Paul refers to Epaphras and Tychicus as his fellow bondslaves (Colossians 1:7, 4:7,12). The devotion to the gospel work was such that each man gave himself up to it and became the bondslave of Christ. A slave lives to serve his Master, not to serve himself. He is expected to sacrifice himself for the Master's good.
Paul mentions Aristarchus as his "fellow prisoner" (Colossians 4:10). It takes great devotion to endure imprisonment on account of one's service to Christ.
The men Paul loved were willing to do so, if it came to it. The lonliness of being locked up and not allowed to freely go and visit your brethren is echoed in Paul's plea, "Remember my imprisonment" (Colossians 4:18).
Most of us are allowed to keep our freedom, but we are all supposed to have "a deep concern" or "great zeal" and to be found "laboring earnestly" in serving our Lord and working with our brethren (Colossians 4:12-13).
The spirit of self sacrifice out of loving concern is an essential element in our fellowship in the gospel.
Not all of us are preachers, but all of us should be ready and willing helpers. Can you imagine, for example, "Luke the beloved physician" (Colossians 4:14) saying, "I'm not available" when called upon to minister to the sick in the church?

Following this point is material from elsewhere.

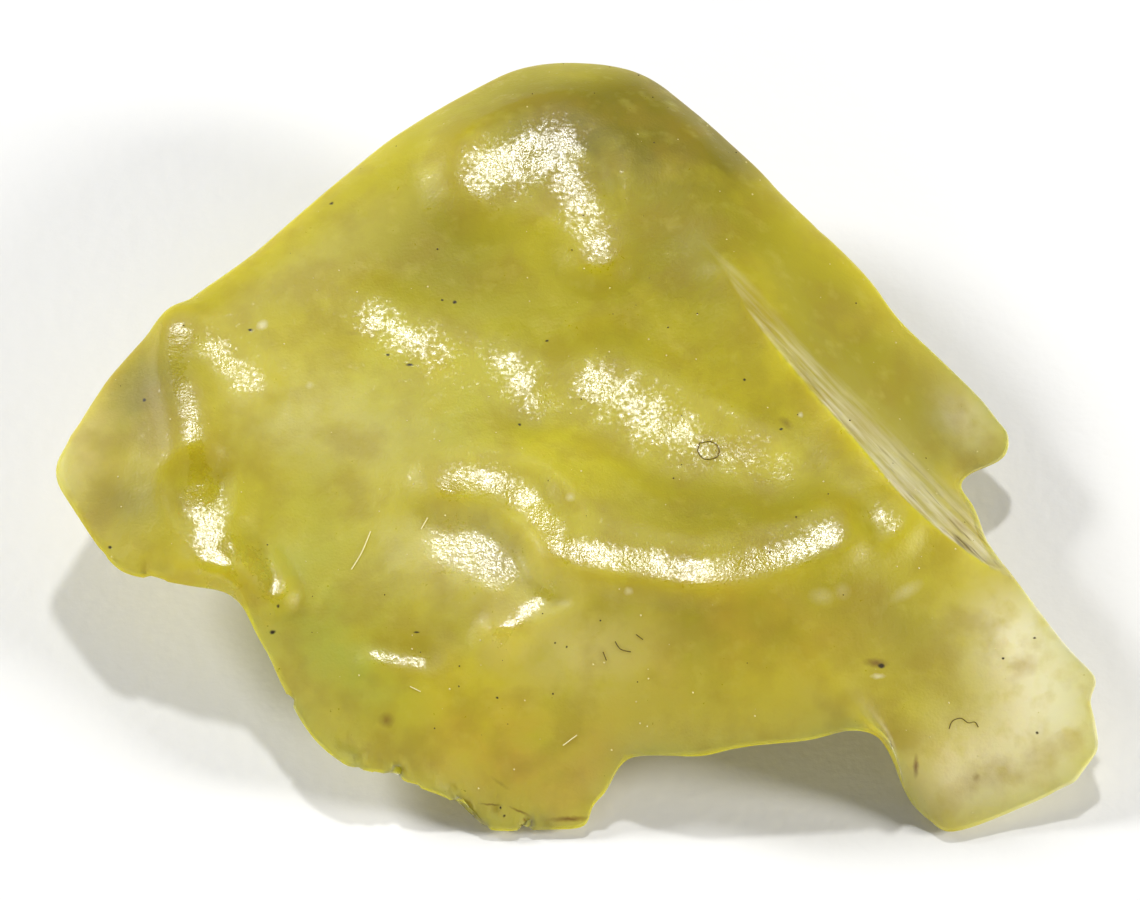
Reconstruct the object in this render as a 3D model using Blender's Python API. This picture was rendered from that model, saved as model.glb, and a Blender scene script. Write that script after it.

I'm not referring only to those who are too busy doing their own thing (or too tired from doing it) to be helpers when needed. There are also those who do nothing to help because they think there is nothing they can do.
Sometimes indeed there is not much opportunity to help. However there is one essential ministry we can all do. Epaphras sets an example in it. Paul mentions to the Colossians that Epaphras was "always laboring earnestly for you in his prayers" (Colossians 4:12).
Even when there is not much else we can do to help the work of the gospel and the needs of the saints, we can always be a helper on hand in this: we can labor earnestly for them in prayer.
There are different sorts of relationships between men.
That last relationship is at its best when the men are Christians. It was this third kind of relationship that Paul enjoyed with the men he mentions in his letter to Colossae.